[Haskell-cafe] Parser left recursion

Wed Feb 20 08:13:16 CET 2013

Hello all,

this was previously asked on haskell-beginners, but only partially answered.

As an exercise I am writing a parser roughly following the expamples in Graham 
Hutton's book. The language contains things like:

data Exp = Lit Int -- literal integer
         | Plus Exp Exp

My naive parser enters an infinite recursion, when I try to parse "1+2". I do 
understand why:

"hmm, this expression could be a plus, but then it must start with an 
expression, lets check". 

and it tries to parse expression again and again considers Plus.

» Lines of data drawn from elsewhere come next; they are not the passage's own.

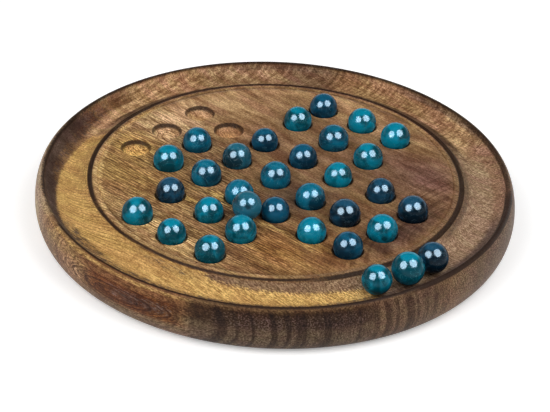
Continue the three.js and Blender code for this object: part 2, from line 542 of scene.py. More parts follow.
@dataclass(frozen=True)
class OiledMangoWood:
    """Mango wood, turned on a lathe, scorched in its cuts and oiled.

    To the eye it is a warm mid brown with fine straight lines along the grain, ragged golden
    sapwood, patches of near-black heart, short dark pores and a satin sheen that breaks on the
    fibres.
    """

    name: str = "mango_wood_turned_oiled"
    # Growth lines wander by a few millimetres over a hand's width
    wander_cell: tuple[float, float, float] = (160.0, 80.0, 60.0)
    wander_reach: tuple[float, float, float] = (2.0, 3.0, 3.0)
    # Clouds of tone a finger long
    clouds: FigureLayer = FigureLayer(
        (32.0, 8.0, 8.0), 4.0, 0.32, 0.68, (0.58, 0.48, 0.39), (1.42, 1.52, 1.58), "clouds"
    )
    # Drifts of hue, from plum to gold
    hues: FigureLayer = FigureLayer(
        (26.0, 7.0, 7.0), 2.0, 0.36, 0.64, (0.98, 0.84, 0.86), (1.04, 1.14, 0.92), "hues"
    )
    # Ripple across the grain, four or five millimetres from band to band
    ripple: FigureLayer = FigureLayer(
        (2.2, 13.0, 13.0), 2.0, 0.34, 0.66, (0.44, 0.33, 0.24), (1.56, 1.68, 1.76), "ripple"
    )
    # Fine growth lines 2 mm apart, and bolder, less even ones
    lines: HairLines = HairLines(
        (90.0, 5.0, 60.0), 2.0, -1.0, -0.1, (0.36, 0.27, 0.19), (1.14, 1.17, 1.18), "lines"
    )
    ribs: FigureLayer = FigureLayer(
        (400.0, 3.6, 150.0), 2.0, 0.38, 0.56, (0.36, 0.27, 0.20), (1.34, 1.38, 1.40), "ribs"
    )
    # Fibres and pores, drawn about twice as coarse as real ones so that they show
    fibres: FigureLayer = FigureLayer(
        (7.0, 0.75, 0.75), 2.0, 0.34, 0.66, (0.34, 0.23, 0.15), (1.66, 1.82, 1.94), "fibres"
    )
    specks: FigureLayer = FigureLayer(
        (1.3, 0.8, 0.8), 1.0, 0.34, 0.66, (0.36, 0.26, 0.18), (1.62, 1.76, 1.88), "specks"
    )
    # Ovals of growth rings on the front of the rim, and long curved ones at the field's right
    rings: tuple[RingLayer, ...] = (
        RingLayer(
            "eye", (6.5, -150.0, 17.0), (42.0, 60.0, 8.0), 9.0, 0.5,
            (0.4, 0.29, 0.2), (1.5, 1.6, 1.6),
        ),
        RingLayer(
            "bow", (112.0, 30.0, 31.0), (34.0, 90.0, 60.0), 9.0, 0.4,
            (0.6, 0.5, 0.42), (1.3, 1.34, 1.36),
        ),
    )
    # Golden sapwood and dark heart, and the scorch that the tool left in the cuts, whose coat also
    # lays painted shade inside the hollows' rims and on the groove's inner slope
    coats: tuple[RegionCoat, ...] = (
        RegionCoat("sapwood", "#c1975a", 0.35, 0.22, 0.78, 0.95),
        RegionCoat("heart", "#47342d", 0.6, 0.30, 0.70, 0.92),
    )
    scorch_and_shade: RegionCoat = RegionCoat("scorch_and_shade", "#24150e", 0.4, 0.15, 0.85, 0.92)
    # A satin oil: a soft sheen, a little glossier on the light specks
    roughness: float = 0.54
    speck_gloss: float = 0.08
    refraction: float = 1.47
    specular: float = 0.16
    # Fibres and growth lines stand a tenth of a millimetre proud and break the sheen
    fibre_relief: float = 0.7
    relief_height: float = 0.12
    relief_strength: float = 0.3

    def build(self) -> Material:
        """Builds the material's nodes.

        Returns:
            The material. It reads the colour attribute "tone" and one share for each coat and for
            each layer of figure, and all its patterns lie in Object coordinates.
        """
        material, tree = empty_material(self.name)
        place = add_node(tree, "ShaderNodeTexCoord").outputs["Object"]
        slow = add_node(
            tree, "ShaderNodeVectorMath", {"operation": "MULTIPLY"},
            {0: place, 1: per_mm(*self.wander_cell)},
        ).outputs[0]
        wander = add_node(
            tree, "ShaderNodeTexNoise", {"normalize": False},
            {"Vector": slow, "Scale": 1.0, "Detail": 1.0},
        ).outputs["Color"]
        reach = tuple(mm(length) for length in self.wander_reach)
        bent = add_node(
            tree, "ShaderNodeVectorMath", {"operation": "MULTIPLY_ADD"},
            {0: wander, 1: reach, 2: place},
        ).outputs[0]

        colour = add_node(tree, "ShaderNodeAttribute", {"attribute_name": "tone"}).outputs["Color"]
        fibres = self.fibres.share(tree, bent)
        lines = self.lines.share(tree, bent)
        specks = self.specks.share(tree, place)
        for coat in self.coats:
            colour = coat.build(tree, fibres, colour)
        for ring in self.rings:
            colour = ring.build(tree, bent, colour)
        for layer in (self.clouds, self.hues, self.ripple, self.ribs):
            colour = layer.lay(tree, layer.share(tree, bent), colour)
        colour = self.lines.lay(tree, lines, colour)
        colour = self.fibres.lay(tree, fibres, colour)
        colour = self.specks.lay(tree, specks, colour)
        colour = self.scorch_and_shade.build(tree, fibres, colour)

        lined = add_node(tree, "ShaderNodeAttribute", {"attribute_name": self.lines.where})
        ridges = add_node(
            tree, "ShaderNodeMath", {"operation": "MULTIPLY"}, {0: lines, 1: lined.outputs["Fac"]}
        ).outputs[0]
        relief = add_node(
            tree, "ShaderNodeMath", {"operation": "MULTIPLY_ADD"},
            {0: fibres, 1: self.fibre_relief, 2: ridges},
        ).outputs[0]
        bump = add_node(
            tree, "ShaderNodeBump", None,
            {
                "Strength": self.relief_strength,
                "Distance": mm(self.relief_height),
                "Height": relief,
            },
        ).outputs[0]
        rough = add_node(
            tree, "ShaderNodeMath", {"operation": "MULTIPLY_ADD"},
            {0: specks, 1: -self.speck_gloss, 2: self.roughness},
        ).outputs[0]
        surface = add_node(
            tree, "ShaderNodeBsdfPrincipled", None,
            {
                "Base Color": colour,
                "Roughness": rough,
                "IOR": self.refraction,
                "Specular IOR Level": self.specular,
                "Normal": bump,
            },
        ).outputs[0]
        add_node(tree, "ShaderNodeOutputMaterial", None, {"Surface": surface})
        return material


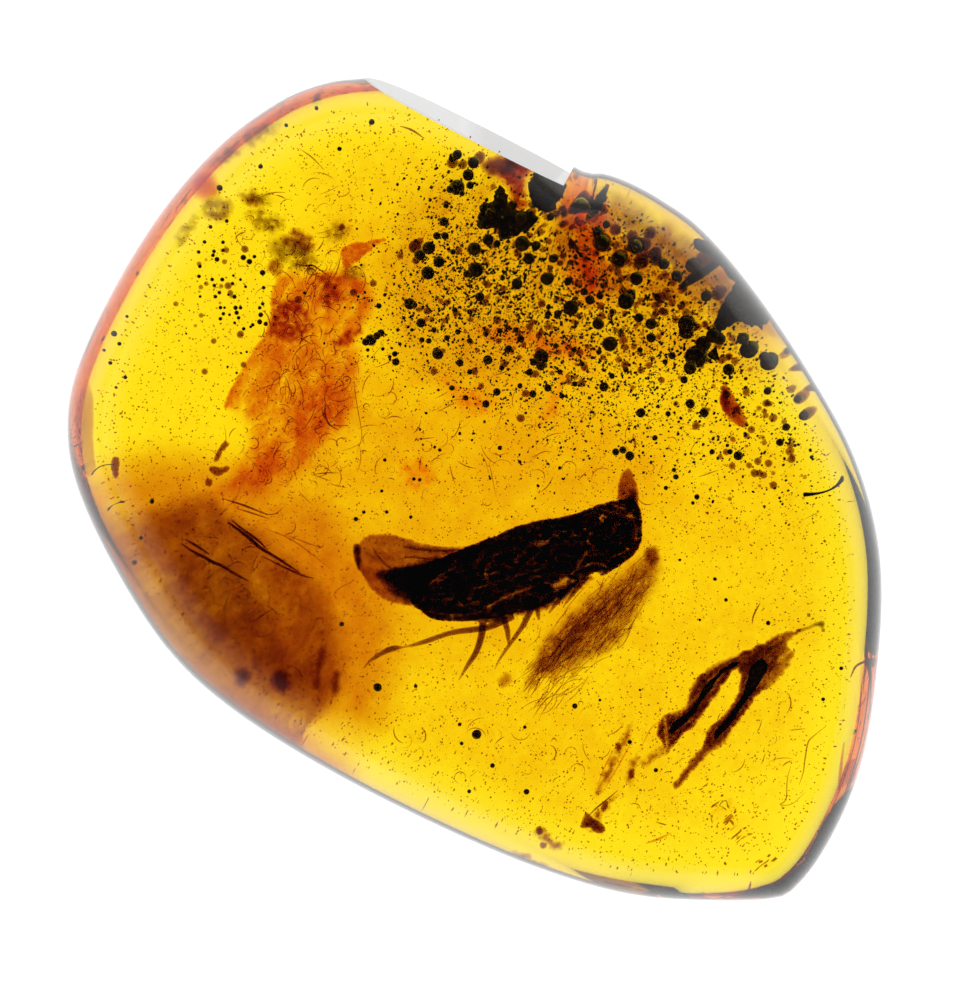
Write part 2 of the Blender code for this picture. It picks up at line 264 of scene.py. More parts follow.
def add_piece(name, material, shapes, smooth=True):
    """One object at the origin from closed shapes in millimetres, each (points, faces)."""
    points, faces, start = [], [], 0
    for shape_points, shape_faces in shapes:
        points.append(shape_points)
        faces += [tuple(index + start for index in face) for face in shape_faces]
        start += len(shape_points)
    mesh = bpy.data.meshes.new(name)
    mesh.from_pydata(np.vstack(points) * MM, [], faces)
    bm = bmesh.new()
    bm.from_mesh(mesh)
    bmesh.ops.recalc_face_normals(bm, faces=bm.faces)
    bm.to_mesh(mesh)
    bm.free()
    if smooth:
        mesh.shade_smooth()
    mesh.materials.append(material)
    piece = bpy.data.objects.new(name, mesh)
    bpy.context.scene.collection.objects.link(piece)
    return piece


def apply_modifiers(piece):
    """Makes what the modifiers give the piece's own mesh."""
    graph = bpy.context.evaluated_depsgraph_get()
    finished = bpy.data.meshes.new_from_object(piece.evaluated_get(graph))
    finished.name = piece.name
    piece.modifiers.clear()
    piece.data = finished


def see_through(name, tint, span, ior=1.0, roughness=0.0):
    """Clear matter that turns white light to the tint over a span in millimetres.

    What is sealed in the resin is soaked with it and bends light no further, hence the IOR of 1.
    """
    material, tree, output = new_material(name)
    surface = add_node(
        tree,
        "ShaderNodeBsdfPrincipled",
        Base_Color=(1, 1, 1, 1),
        Roughness=roughness,
        IOR=ior,
        Transmission_Weight=1.0,
    )
    lost = -np.log(np.maximum(linear(tint)[:3], 1e-4)) / (span * MM)
    depth = add_node(
        tree,
        "ShaderNodeVolumeAbsorption",
        Color=(*(1 - lost / lost.max()), 1),
        Density=lost.max(),
    )
    tree.links.new(surface.outputs["BSDF"], output.inputs["Surface"])
    tree.links.new(depth.outputs["Volume"], output.inputs["Volume"])
    return material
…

Twan van Laarhoven told me that:

> Left-recursion is always a problem for recursive-descend parsers.

and suggested to do something like:

>     parseExp = do
>       lit <- parseLit
>       pluses <- many (parsePlusToken *> parseLit)
>       return (combinePlusesWithLit lit pluses)
>
>     combinePlusesWithLit = foldr Plus -- or foldl

This indeed does the trick, but only when the first token is a Lit (literal 
integer). 

I then added the possibility to optionally put things in parentheses. But then  
I cannot parse "(1+2)+3". The original code fails, because "(1+2)" is not a 
Lit and when I allow an expression as the first argument to "+" I get infinite 
recursion again.

I am generally confused, that saying "a plus expression is an integer followed 
by many "plus somethings" is not what the language says. So this requires a 
lot of "paying attention" to get right. I'd much rather say "a plus expression 
is two expressions with a '+' in between".

I do know for sure, that it is possible to parse "(1+2)+3" (ghci does it just 
fine). But I seem to be missing a trick.

Can anyone shed some light on this?

-- 
Martin